The Real Call: Love One Another

Clearly, Christ has called us to love one another, but we must discern how to go about the task. It has been said that when Christ told his disciples to love one another, he was not calling them to a benign positive regard. The command, specifically, was for the disciples to show the kind of love for one another that Christ had shown and would show for them, the love of the cross (John 15:12).

When a Christian chooses her church so that she relates easily to the worship service and the preacher and the kind of people who attend there, positive regard is easy, but a part of Christian love falls by the wayside. The problem is not that we can’t love people at a church where the people are just like us; it’s just that typically we don’t have to. When I attend church every week with people who look like me, act like me, think like me, and worship like me, I can get away with effortlessly having positive regard for almost all of them and thinking I know how to love my neighbor.

Jesus said, memorably, “If you love those who love you, what credit is that to you? Even ‘sinners’ love those who love them…But love your enemies, do good to them, and lend to them without expecting to get anything back. Then your reward will be great, and you will be children of the Most High, because he is kind to the ungrateful and wicked” (Lk 6:32-35). In other words, love that is easy to give does not mean much on its own.

What reason could there be for us to form churches full of people just like us except that people just like us are easy to love? And what reason could there be for us to seek out people who are easy to love except that we are too frightened or too lazy to learn a deeper love which overcomes differences?

The Obstacle: Self

A recent New York Times best-seller called Quarterlife Crisis describes the struggles of upper-middle-class twenty-somethings trying to figure out what to do with their lives. The authors conducted dozens of interviews and found a generation faced with endless choices and possibilities, looking for direction. One of the people interviewed said, “I just try to do whatever will make me happier, and think of myself first (kind of self-centered, huh?) But if more people did it, they would be happier.”

Many Christians, young and old, shun such an attitude for their daily lives while using that very standard –– their own happiness –– to select a church. Part of the difficulty in loving other people involves letting go of one’s self in order to love an other. In a sense, if I love someone just like me I have done no more than love myself, and in any event I deserve little praise; after all, people like me are those who love me, who pay back what I lend them. Loving a person when he acts just the way I want doesn’t, as it were, count. While all people have something in common –– the image of God, if nothing else –– I really can only love another person to the extent that I can recognize how he is different from me. Real love must overcome differences, and in the context of, say, a worship service, the preferences of teens, young adults, Baby Boomers, and senior citizens certainly differ.

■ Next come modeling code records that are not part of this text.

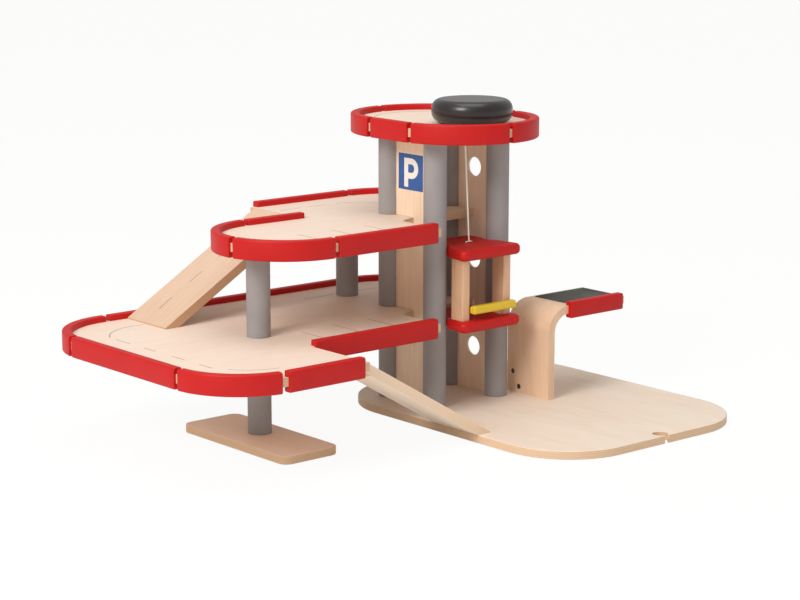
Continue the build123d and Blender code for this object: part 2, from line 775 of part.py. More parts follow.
hub_z = z3 + hub_gap
washer_z = z3 - board_t - hub_gap - washer_h
with BuildPart() as winch_spindle:
    with BuildSketch(Plane.XY.offset(washer_z)):
        with Locations((knob_x, cord_y)):
            Circle(washer_d / 2)
    extrude(amount=washer_h)
    with BuildSketch(Plane.XY.offset(washer_z)):
        with Locations((knob_x, cord_y)):
            Circle(spindle_d / 2)
    extrude(amount=knob_z + recess_h + spindle_in - washer_z)
    with BuildSketch(Plane.XY.offset(hub_z)):
        with Locations((knob_x, cord_y)):
            Circle(hub_r)
    extrude(amount=knob_z + recess_h - hub_z)
save(winch_spindle.part, "winch_spindle")

coil_z = hub_z + coil_gap
coil_h = cord_turns * cord_d
with BuildPart() as wound_cord:
    with BuildSketch(Plane.XZ.offset(-cord_y)):
        with Locations((knob_x + hub_r + cord_d / 2, coil_z + coil_h / 2)):
            RectangleRounded(cord_d, coil_h, coil_r)
    revolve(axis=Axis((knob_x, cord_y, 0), (0, 0, 1)))
save(wound_cord.part, "wound_cord")

hang_z = z3 - board_t  # where the free cord starts, at the top deck's underside
with BuildPart() as cord_riser:
    with BuildSketch(Plane.XY.offset(hang_z)):
        with Locations((cord_x, cord_y)):
            Circle(cord_d / 2)
    extrude(amount=coil_z - cord_gap - hang_z)
save(cord_riser.part, "cord_riser")

with BuildPart() as lift_cord:
    with BuildSketch(Plane.XY.offset(roof_top + knot_d)):
        with Locations((cord_end_x, cord_y)):
            Circle(cord_d / 2)
    with BuildSketch(Plane.XY.offset(hang_z)):
        with Locations((cord_x, cord_y)):
            Circle(cord_d / 2)
    loft()
save(lift_cord.part, "lift_cord")
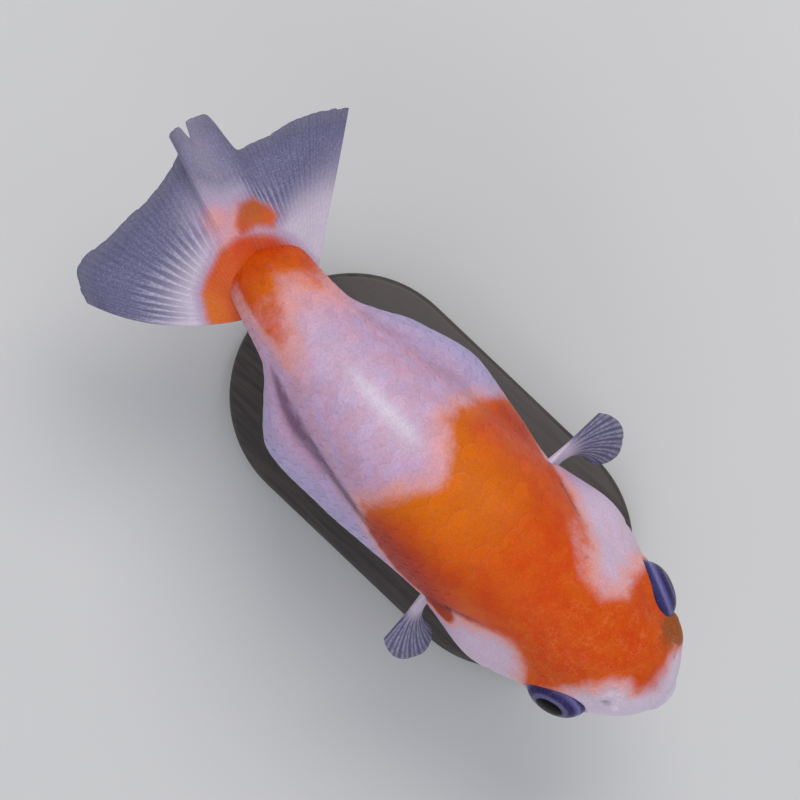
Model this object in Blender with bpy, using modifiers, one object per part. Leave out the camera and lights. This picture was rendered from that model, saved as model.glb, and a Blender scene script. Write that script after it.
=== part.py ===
"""A ranchu goldfish about 98 mm long, as a still life-size model on a plain display stand.

The fish lies level and faces -Y, with its left side at +X. Its body is a loft of two lobes, the back
above and the gill covers and belly below, along a spine that bends to the left towards the tail.
Sizes are in millimetres, and become metres where a mesh is made.
"""

import math

import bmesh
import bpy
import numpy as np
from mathutils import Matrix, Vector

MM = 0.001
CUT = 0.3  # width of the thin cut between two pieces that meet
FLOOR_TO_SNOUT = 44.0  # height of the snout's tip, the level that the heights below are counted from

# Body. One row for each section: distance behind the snout, half-width of the lower lobe, half-width
# of the back, top, bottom, and the lower lobe's half-height as a share of the section's height.
BODY_LENGTH = 83.0
SECTIONS = (
    (0.0, 7.9, 7.6, 7.4, -5.8, 0.50),  # snout
    (9.0, 8.8, 8.6, 12.0, -9.4, 0.46),  # eyes
    (14.5, 11.5, 10.0, 14.2, -12.2, 0.42),  # cheeks
    (23.5, 14.2, 10.3, 16.8, -16.2, 0.40),  # gill covers
    (33.5, 12.6, 12.0, 18.2, -18.4, 0.40),  # shoulders
    (42.0, 13.6, 11.6, 18.4, -19.4, 0.39),  # front of the belly
    (51.0, 14.6, 10.5, 17.2, -19.2, 0.38),  # belly
    (60.0, 13.3, 8.8, 14.2, -16.4, 0.39),  # vent
    (65.5, 9.5, 7.6, 11.4, -12.2, 0.42),  # end of the belly
    (69.0, 6.9, 6.9, 9.5, -9.8, 0.47),  # tail stem
    (76.0, 5.8, 5.8, 5.0, -8.8, 0.50),  # tail stem's narrowest place
    (83.0, 5.0, 5.0, -2.5, -9.0, 0.50),  # tail root
)
SPINE_HEADING = ((0, 0), (34, 0), (44, 4), (56, 5), (66, 8), (74, 12), (83, 16))  # degrees to the left
# How far the belly lies to the left of the spine, by distance behind the snout.
BELLY_SWING = ((0, 0), (32, 0), (40, 0.5), (50, 0.5), (61, -1.1), (69, -0.2), (83, 0))
BACK_FULLNESS = 2.3  # 2 makes the back lobe an ellipse, and more makes it squarer
SNOUT_ROUNDING, TAIL_ROUNDING = 9.0, 5.0  # lengths over which the body closes at its two ends
LOBE_BLEND = 0.35  # how softly the two lobes run into each other
END_CROWDING = 0.4  # 0 spaces the rings evenly, and more crowds them towards the body's ends
BODY_RINGS, BODY_SIDES = 38, 36

# Cuts across the body, and the pieces set into the head.
HEAD_END, TRUNK_END = 32.3, 67.0
EYE_STATION, EYE_UP = 11.4, 2.4
EYES = {"left": (1, 8.9, 24), "right": (-1, 9.3, 12)}  # side, distance out, degrees that it looks forward
EYE_RADII = (2.7, 4.5, 4.3)  # along its line of sight, fore and aft, and up
GILL_STATION, GILL_OUT, GILL_UP = 22.7, 14.0, -4.6
GILL_RADII = (6.0, 9.2, 9.8)  # across, along and up
JAW_STATION, JAW_UP = 3.4, -4.4
JAW_RADII = (4.2, 5.6, 3.6)

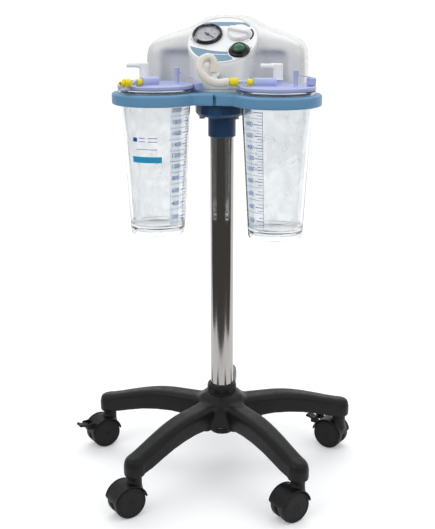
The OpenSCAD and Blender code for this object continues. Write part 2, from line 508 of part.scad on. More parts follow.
module jar_left() color("#dfe9ee", 0.35) at_jar(-1) jar_shape();
module jar_right() color("#dfe9ee", 0.35) at_jar(1) jar_shape();
module liner_left() color("#eef3f5", 0.35) at_jar(-1) liner_shape();
module liner_right() color("#eef3f5", 0.35) at_jar(1) liner_shape();
module lid_left() color("#b9bfe0") at_lid(-1) lid_shape();
module lid_right() color("#b9bfe0") at_lid(1) lid_shape();
module connector_left() color("#f2dd1e") at_lid(-1) connector_shape();
module connector_right() color("#f2dd1e") at_lid(1) connector_shape();
module elbow_left() color("#f4f4f2") at_lid(-1) translate([2.5, 30, 0]) rotate(9.3 - left_lid_turn) elbow_shape();
module elbow_right() color("#f4f4f2") at_lid(1) translate([2.5, 30, 0]) rotate(9.3 - right_lid_turn) elbow_shape();
module stopper_left() color("#b4bade") at_lid(-1) stopper_shape([41.4, -60.2, 722], strap_l, 7.4);
module stopper_right() color("#b4bade") at_lid(1) stopper_shape([56.4, 1, lz + 7], strap_r, 8.4);

// Suction hose, from the right lid's connector round one loop and down over the port.
hose_pts = [[26, -82, 738], [19, -83, 738], [12, -87, 737], [4, -92, 738], [-8, -95, 743], [-17, -95, 751],
  [-22, -93, 760], [-22, -89, 768], [-18, -85, 775], [-10, -81, 778], [-4, -79, 775], [-1, -78, 768], [-1, -78, 760], [-1, -78, 753.4]];
module suction_hose() color("#ddd6c6") at_mast() difference() {
  sweep(smooth(hose_pts, 3), [for (i = [0:39]) i < 30 ? 6.8 : min(9, 6.8 + 0.32 * (i - 30))], 12);
  translate([-1, -78, 752]) cylinder(r = 4.6, h = 14.5, $fn = 32);
  translate([jar_x, jar_cy, 738.2]) rotate(right_lid_turn) translate([-78, by, 0]) rotate([0, -90, 0])
    cylinder(r = 4.05, h = 9.6, $fn = 32);
}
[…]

This need to respect the differences of others rather than expecting them to be like oneself is why Paul confronts division in the Philippian church with a call to humility, urging them to consider others better than themselves, to look to the interests of others rather than themselves. Humility, emptying oneself, is the one way to overcome the selfishness that prevents us from loving one another. We are called to be humble the way Christ was so that we can also learn to love the way he did, with the self-sacrificial love of the cross.